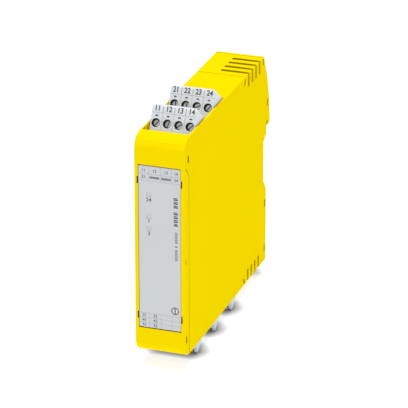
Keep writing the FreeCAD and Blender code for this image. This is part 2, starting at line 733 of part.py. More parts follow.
def make_plug_body(label):
    body = new_body(label)
    seat = "-plug_seat"
    nose_end = "-plug_seat - nose_length"
    profile = [
        ("0", "0"), ("0", "-band_height"), ("band_step", "-band_height - band_step"), ("band_step", seat),
        ("nose_inset", seat), ("nose_inset", nose_end),
        ("plug_thick - nose_inset", nose_end), ("plug_thick - nose_inset", seat),
        ("plug_thick", seat), ("plug_thick", "-plug_thick * tan(plug_slope)"),
    ]
    block = side_shape(body, "Pad", "Profile", profile, "plug_width")
    soften(block, "ridge_radius", lambda edge: is_at(edge, y=0, z=0, along="X"))
    round_ridge_ends(body)
    for way, word in ((1, "Right"), (-1, "Left")):
        cheek = new_sketch(body, f"{word}Cheek", "YZ_Plane", f"{way} * nose_width / 2")
        add_rectangle(cheek, "-1", f"{nose_end} - 1", "plug_thick + 1", seat)
        extrude("Pocket", cheek, "3", flipped=way > 0)

    features = []
    bore = new_sketch(body, "ScrewBore", "XZ_Plane")
    add_circle(bore, FIRST_POLE, "-screw_down", "screw_bore")
    features.append(extrude("Pocket", bore, "screw_sink"))
    passage = new_sketch(body, "ShankBore", "XZ_Plane")
    add_circle(passage, FIRST_POLE, "-screw_down", "shank_radius + 0.1")
    features.append(extrude("Pocket", passage, "screw_sink + 1"))
    features.append(pole_pocket(body, "Probe", "XZ_Plane", "0", "1.4", "probe_width / 2",
                                "-probe_down - probe_tall / 2", "-probe_down + probe_tall / 2"))
    # the clamp's chamber, the wire's way into it with a shallow lead, and the pin's way up
    features.append(pole_pocket(body, "Chamber", "XY_Plane", "-4.6", "7.0", "1.9", "3.5", "9.3"))
    features.append(pole_pocket(body, "WireEntry", "XY_Plane", "0", "6.0", "wire_width / 2",
                                "wire_front", "wire_back"))
    features.append(pole_pocket(body, "WireLead", "XY_Plane", "0", "1.7", "wire_width / 2 + 0.4",
                                "wire_front - 0.3", "wire_back + 0.3"))
    features.append(pole_pocket(body, "ContactWay", "XY_Plane", "-11", "12", "1.25", "4.25", "6.75"))
    repeat(body, features, "pole_pitch", POLES)

    # shallow grooves part the poles on the screw face
    grooves = new_sketch(body, "Grooves", "XZ_Plane")
    for number in range(POLES - 1):
        middle = f"{FIRST_POLE} + {number + 0.5} * pole_pitch"
        add_rectangle(grooves, f"{middle} - groove_width / 2", f"{seat} + 0.8",
                      f"{middle} + groove_width / 2", "-ridge_radius")
    extrude("Pocket", grooves, "groove_depth")
    return body


def each_pole():
    return [f"{FIRST_POLE} + {number} * pole_pitch" for number in range(POLES)]


def make_screws(label, turns):
    """Slotted clamp screws on the ledges inside the plug, each with its slot as it was left."""
    head_face = size("screw_sink - head_height")
    solids = []
    for middle, turn in zip(each_pole(), turns):
        centre = FreeCAD.Vector(size(middle), head_face, -size("screw_down"))
        back = FreeCAD.Vector(0, 1, 0)
        head = Part.makeCylinder(size("head_radius"), size("head_height"), centre, back)
        under = centre + back * size("head_height")
        shank = Part.makeCylinder(size("shank_radius"), CONTACT_BAR[0] - size("screw_sink"), under, back)
        half = size("head_radius") + 0.5
        slot = Part.makeBox(2 * half, size("slot_depth"), size("slot_width"),
                            centre - FreeCAD.Vector(half, 0, size("slot_width / 2")))
        slot.rotate(centre, back, -turn)
        solids.append(head.fuse(shank).removeSplitter().cut(slot))
    return add_feature(label, solids)


def add_feature(label, solids):
    feature = doc.addObject("Part::Feature", label)
    feature.Label = label
    feature.Shape = solids[0] if len(solids) == 1 else Part.makeCompound(solids)
    sub_parts.append(feature)
    return feature


def box(low, high):
    low, high = FreeCAD.Vector(*low), FreeCAD.Vector(*high)
    span = high - low
    return Part.makeBox(span.x, span.y, span.z, low)


def make_cages(label):
    """Lifting clamp cages: a square sleeve with the screw's thread in its near wall."""
    solids = []
    for middle in each_pole():
        x = size(middle)
        sleeve = box((x - 1.8, 3.7, -11.6), (x + 1.8, 9.1, -5.0))
        wire_way = box((x - 1.25, 4.9, -12), (x + 1.25, 8.3, -4))
        thread = Part.makeCylinder(size("shank_radius") + 0.02, 3,
                                   FreeCAD.Vector(x, 3, -size("screw_down")), FreeCAD.Vector(0, 1, 0))
        solids.append(sleeve.cut(wire_way).cut(thread))
    return add_feature(label, solids)


def make_contacts(label):
    """Spring contacts: a bar that the wire is pressed on, with a square socket for the pin."""
    middle_y = size(POLE_MIDDLE)
    pin = size("pin_size") + 0.1
    solids = []
    for middle in each_pole():
        x = size(middle)
        bar = box((x - 1.1, CONTACT_BAR[0], -12.8), (x + 1.1, CONTACT_BAR[1], -5.2))
        socket = box((x - 1.25, middle_y - 1.25, -21.0), (x + 1.25, middle_y + 1.25, -12.8))
        way = box((x - pin / 2, middle_y - pin / 2, -22), (x + pin / 2, middle_y + pin / 2, -13.4))
        solids.append(bar.fuse(socket).removeSplitter().cut(way))
    return add_feature(label, solids)


HEADER_TOP = "-plug_seat - wall_edge"
HEADER_LOW = "-plug_seat - nose_length - 2.2"


def make_header(label):
    """The open-topped shroud that a plug's nose goes into, held under the housing's floor."""
    body = new_body(label)
    outer = new_sketch(body, "Outer", "XY_Plane", HEADER_LOW)
    add_rectangle(outer, "-nose_width / 2 - 0.8", "0.2", "nose_width / 2 + 0.8", "plug_thick - 0.2")
    block = extrude("Pad", outer, f"{HEADER_TOP} - ({HEADER_LOW})")
    soften(block, "0.5", lambda edge: is_at(edge, along="Z"))
    inner = new_sketch(body, "Inner", "XY_Plane", HEADER_TOP)
    add_rectangle(inner, "-nose_width / 2 - 0.2", "nose_inset - 0.3",
                  "nose_width / 2 + 0.2", "plug_thick - nose_inset + 0.3")
    extrude("Pocket", inner, "nose_length - wall_edge + 0.6")
    holes = new_sketch(body, "PinHoles", "XY_Plane", HEADER_TOP)
    for middle in each_pole():
        add_rectangle(holes, f"{middle} - pin_size / 2", f"{POLE_MIDDLE} - pin_size / 2",
                      f"{middle} + pin_size / 2", f"{POLE_MIDDLE} + pin_size / 2")
    extrude("Pocket", holes, "20")
    return body


def make_header_pins(label, top):
    """Right-angled pins: up into the shroud, and sideways to the circuit board."""
    half = size("pin_size") / 2
    middle_y = size(POLE_MIDDLE)
    board = size("board_face") if not top else -size("board_face")
    way = -1 if top else 1
    solids = []
    for number, middle in enumerate(each_pole()):
        x = size(middle)
        order = number if top else POLES - 1 - number
        low = -29.0 - 1.9 * order
        upright = box((x - half, middle_y - half, low), (x + half, middle_y + half, -15.0))
        ends = sorted((x - way * half, board))
        run = box((ends[0], middle_y - half, low), (ends[1], middle_y + half, low + 2 * half))
        solids.append(upright.fuse(run).removeSplitter())
    return add_feature(label, solids)


def make_connector(name, row, top):
    pieces = [
        make_plug_body(f"plug_{name}"),
        make_screws(f"clamp_screws_{name}", SCREW_TURNS[name]),
        make_cages(f"clamp_cages_{name}"),
        make_contacts(f"contacts_{name}"),
        make_header(f"header_{name}"),
        make_header_pins(f"header_pins_{name}", top),
    ]
    for piece in pieces:
        piece.Placement = row_placement(row, top)


# ---------------------------------------------------------------- foot latch
def make_rail_latch():
    body = new_body("rail_latch")
    back = "body_depth - 0.4"
    front = f"{CHANNEL_FLOOR} + latch_play"
    slab = [
        at(front, "-latch_low"), at("body_depth + grip_proud", "-latch_low"),
        at("body_depth + grip_proud", "-latch_low + grip_tall"), at(back, "-flange_low"),
    ]
    # the ramp that rides over the rail's flange, and the nose that holds it
    slab += [
        at(back, "-25.5"), at("body_depth + 0.3", "-24.5"), at("body_depth + nose_proud", "-21.5"),
        at("body_depth + nose_proud", "-17.2"), at(SLOT_BACK, "-16.2"),
        at(SLOT_BACK, LATCH_TOP), at(front, LATCH_TOP),
    ]
    side_shape(body, "Pad", "Slab", slab, "latch_width")
    flange = [at(front, "-flange_low"), at(f"{FLANGE_FACE} - latch_play", "-flange_low"),
              at(f"{FLANGE_FACE} - latch_play", "-flange_high"), at(front, "-flange_high")]
    side_shape(body, "Pad", "Flange", flange, "latch_flange")
    window = new_sketch(body, "SpringWindow", "XZ_Plane", "overall_depth / 2 - body_depth - 4")
    add_rectangle(window, "-1.8", at("0", "-stop_low")[1], "1.8", at("0", "-spring_top")[1])
    extrude("Pocket", window, "latch_thick + 6", flipped=True)
    grip = new_sketch(body, "ToolSlot", "XY_Plane", at("0", "-latch_low")[1])
    add_rectangle(grip, "-2.4", at("body_depth - 1.2", "0")[0], "2.4", at("body_depth + 0.6", "0")[0])
    extrude("Pocket", grip, "2.0", flipped=True)
    return body


def make_latch_spring():
    """A coil between the housing's stop and the top of the latch's window."""
    wire = size("spring_wire") / 2
    radius = size("spring_radius")
    length = size("stop_high - spring_top") - 2 * wire
    helix = Part.makeHelix(length / SPRING_TURNS, length, radius)
    rim = []
    for corner in range(WIRE_SIDES + 1):
        turn = 2 * pi * corner / WIRE_SIDES
        rim.append(FreeCAD.Vector(radius + wire * cos(turn), 0, wire * sin(turn)))
    coil = Part.Wire(helix).makePipeShell([Part.makePolygon(rim)], True, True)
    spring = add_feature("latch_spring", [coil])
    y, z = (size(word) for word in at(f"{CHANNEL_FLOOR} + latch_play + latch_thick / 2", "-stop_high"))
    spring.Placement = FreeCAD.Placement(FreeCAD.Vector(0, y, z + wire), FreeCAD.Rotation())
    return spring


make_housing()
make_front_cover()
make_label_plate()
make_light_guides()
make_electronics()
for row, name in enumerate(("top_front", "top_rear")):
    make_connector(name, row, True)
for row, name in enumerate(("bottom_front", "bottom_middle", "bottom_rear")):
    make_connector(name, row, False)
make_rail_latch()
make_latch_spring()
doc.recompute()

faults = [item.Name for item in doc.Objects if "Invalid" in item.State or "Error" in item.State]
for item in doc.Objects:
    # a Pocket has to take something away and a later Pad has to add something
    if item.TypeId in ("PartDesign::Pocket", "PartDesign::Pad") and item.BaseFeature:
        change = item.Shape.Volume - item.BaseFeature.Shape.Volume
        if (change > -1e-3) if item.TypeId.endswith("Pocket") else (change < 1e-3):
            faults.append(item.Name)
for part in sub_parts:
    if part.Shape.isNull() or not part.Shape.isValid() or not part.Shape.Solids:
        faults.append(part.Label)
if faults:
    raise RuntimeError("these objects failed: " + ", ".join(faults))

os.makedirs("parts", exist_ok=True)
for part in sub_parts:
    part.Shape.exportStep(os.path.join("parts", part.Label + ".step"))
    print(part.Label, len(part.Shape.Solids), round(part.Shape.Volume, 1))
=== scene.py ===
import json
import math

import bmesh
import bpy
from mathutils import Matrix, Vector


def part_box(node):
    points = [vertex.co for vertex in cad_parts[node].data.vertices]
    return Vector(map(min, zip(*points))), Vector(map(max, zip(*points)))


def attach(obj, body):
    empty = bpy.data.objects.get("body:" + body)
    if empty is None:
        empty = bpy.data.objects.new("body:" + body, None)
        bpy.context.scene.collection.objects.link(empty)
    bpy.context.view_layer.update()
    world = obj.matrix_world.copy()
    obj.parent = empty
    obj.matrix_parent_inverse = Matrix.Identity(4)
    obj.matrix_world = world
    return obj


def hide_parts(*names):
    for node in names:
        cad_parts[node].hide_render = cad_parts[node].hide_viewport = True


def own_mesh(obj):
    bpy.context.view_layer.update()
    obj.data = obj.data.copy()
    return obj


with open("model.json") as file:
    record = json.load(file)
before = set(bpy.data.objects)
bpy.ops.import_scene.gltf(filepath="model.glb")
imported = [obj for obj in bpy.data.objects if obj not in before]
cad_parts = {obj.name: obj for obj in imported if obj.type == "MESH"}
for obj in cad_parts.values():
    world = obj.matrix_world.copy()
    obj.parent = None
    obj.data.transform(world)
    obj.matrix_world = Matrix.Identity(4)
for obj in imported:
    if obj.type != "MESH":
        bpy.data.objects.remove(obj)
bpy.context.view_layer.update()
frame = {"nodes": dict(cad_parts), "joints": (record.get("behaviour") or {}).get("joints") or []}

nodes = frame["nodes"]
mm = 0.001
across = Vector((1, 0, 0))
print("frame loaded:", len(nodes), "nodes")


class Wire:
    # a shader socket that takes part in sums
    def __init__(self, shader, socket):
        self.shader = shader
        self.socket = socket

    def __add__(self, other):
        return self.shader.maths("ADD", self, other)

    def __sub__(self, other):
        return self.shader.maths("SUBTRACT", self, other)

    def __rsub__(self, other):
        return self.shader.maths("SUBTRACT", other, self)

    def __mul__(self, other):
        return self.shader.maths("MULTIPLY", self, other)

    __radd__ = __add__
    __rmul__ = __mul__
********
*Work to complete*
Retype the portion of the data above that starts on the line with "make_housing()" and finishes on the line with "cad_parts[node].hide_render = cad_parts[node].hide_viewport", including both of those lines.

*Response*
make_housing()
make_front_cover()
make_label_plate()
make_light_guides()
make_electronics()
for row, name in enumerate(("top_front", "top_rear")):
    make_connector(name, row, True)
for row, name in enumerate(("bottom_front", "bottom_middle", "bottom_rear")):
    make_connector(name, row, False)
make_rail_latch()
make_latch_spring()
doc.recompute()

faults = [item.Name for item in doc.Objects if "Invalid" in item.State or "Error" in item.State]
for item in doc.Objects:
    # a Pocket has to take something away and a later Pad has to add something
    if item.TypeId in ("PartDesign::Pocket", "PartDesign::Pad") and item.BaseFeature:
        change = item.Shape.Volume - item.BaseFeature.Shape.Volume
        if (change > -1e-3) if item.TypeId.endswith("Pocket") else (change < 1e-3):
            faults.append(item.Name)
for part in sub_parts:
    if part.Shape.isNull() or not part.Shape.isValid() or not part.Shape.Solids:
        faults.append(part.Label)
if faults:
    raise RuntimeError("these objects failed: " + ", ".join(faults))

os.makedirs("parts", exist_ok=True)
for part in sub_parts:
    part.Shape.exportStep(os.path.join("parts", part.Label + ".step"))
    print(part.Label, len(part.Shape.Solids), round(part.Shape.Volume, 1))
=== scene.py ===
import json
import math

import bmesh
import bpy
from mathutils import Matrix, Vector


def part_box(node):
    points = [vertex.co for vertex in cad_parts[node].data.vertices]
    return Vector(map(min, zip(*points))), Vector(map(max, zip(*points)))


def attach(obj, body):
    empty = bpy.data.objects.get("body:" + body)
    if empty is None:
        empty = bpy.data.objects.new("body:" + body, None)
        bpy.context.scene.collection.objects.link(empty)
    bpy.context.view_layer.update()
    world = obj.matrix_world.copy()
    obj.parent = empty
    obj.matrix_parent_inverse = Matrix.Identity(4)
    obj.matrix_world = world
    return obj


def hide_parts(*names):
    for node in names:
        cad_parts[node].hide_render = cad_parts[node].hide_viewport = True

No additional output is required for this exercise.